Dr. David Jeremiah Presents
Living inthe Ageof Signs
Living in the Age of Signs
THE BOOK OF REVELATION
Revelation is the only book in the Bible that motivates its readers by promising a blessing to those who read and obey it—and a curse to those who tamper with it: "I warn everyone who hears the words of the prophecy of this scroll: If anyone adds anything to them, God will add to that person the plagues described in this scroll. And if anyone takes words away from this scroll of prophecy, God will take away from that person any share in the tree of life and in the Holy City, which are described in this scroll" (22:18–19, NIV).

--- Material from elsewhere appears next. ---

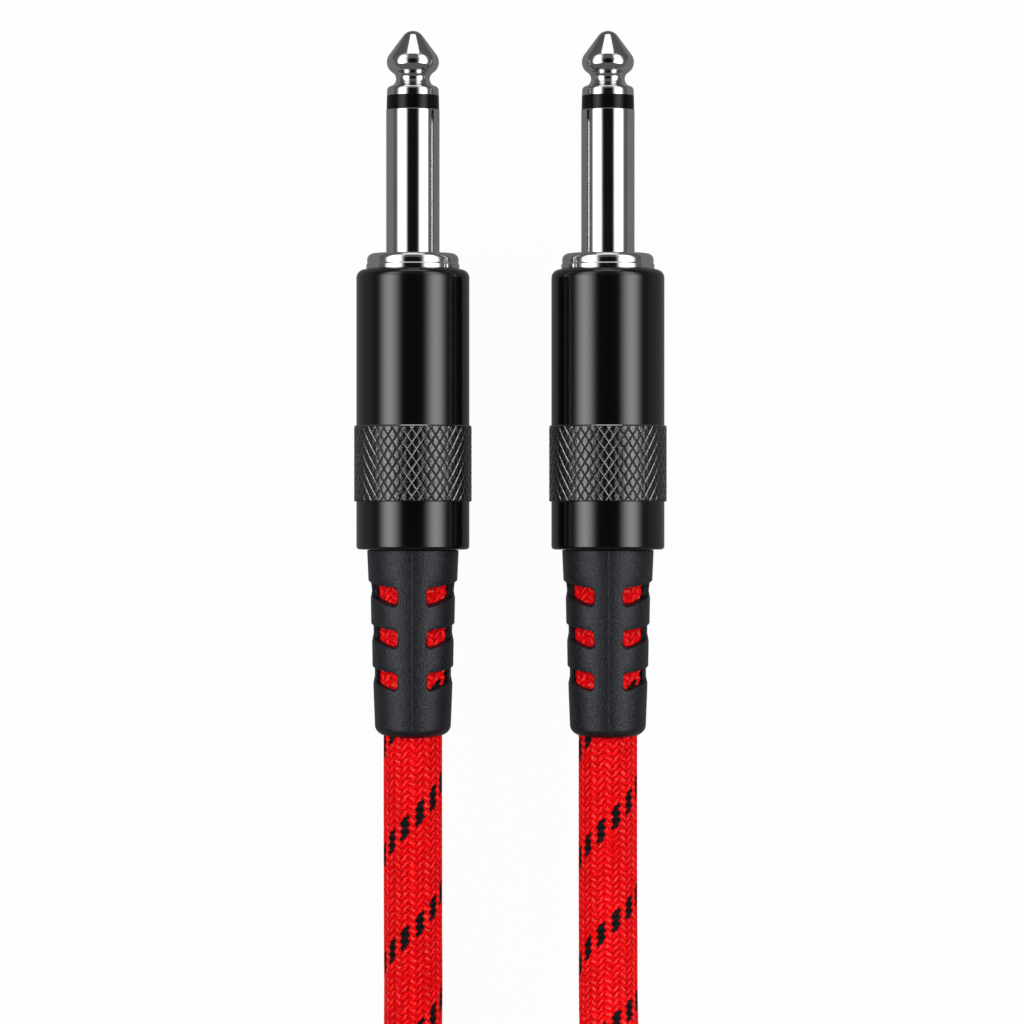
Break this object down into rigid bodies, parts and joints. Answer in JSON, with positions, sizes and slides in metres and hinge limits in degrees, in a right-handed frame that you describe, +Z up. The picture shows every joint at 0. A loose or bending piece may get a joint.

That is a sobering thought. It should be considered by all those who do not believe in the inerrancy of the Bible or the accuracy of prophecy. Personally, I like positive motivation better, and Revelation has that. There are seven blessings in the book:
"Blessed is the one who reads aloud the words of this prophecy, and blessed are those who hear it and take to heart what is written in it, because the time is near" (1:3).
"Then I heard a voice from heaven say, 'Write this: Blessed are the dead who die in the Lord from now on.' 'Yes,' says the Spirit, 'they will rest from their labor, for their deeds will follow them' " (14:13).
"Look, I come like a thief! Blessed is the one who stays awake and remains clothed, so as not to go naked and be shamefully exposed" (16:15).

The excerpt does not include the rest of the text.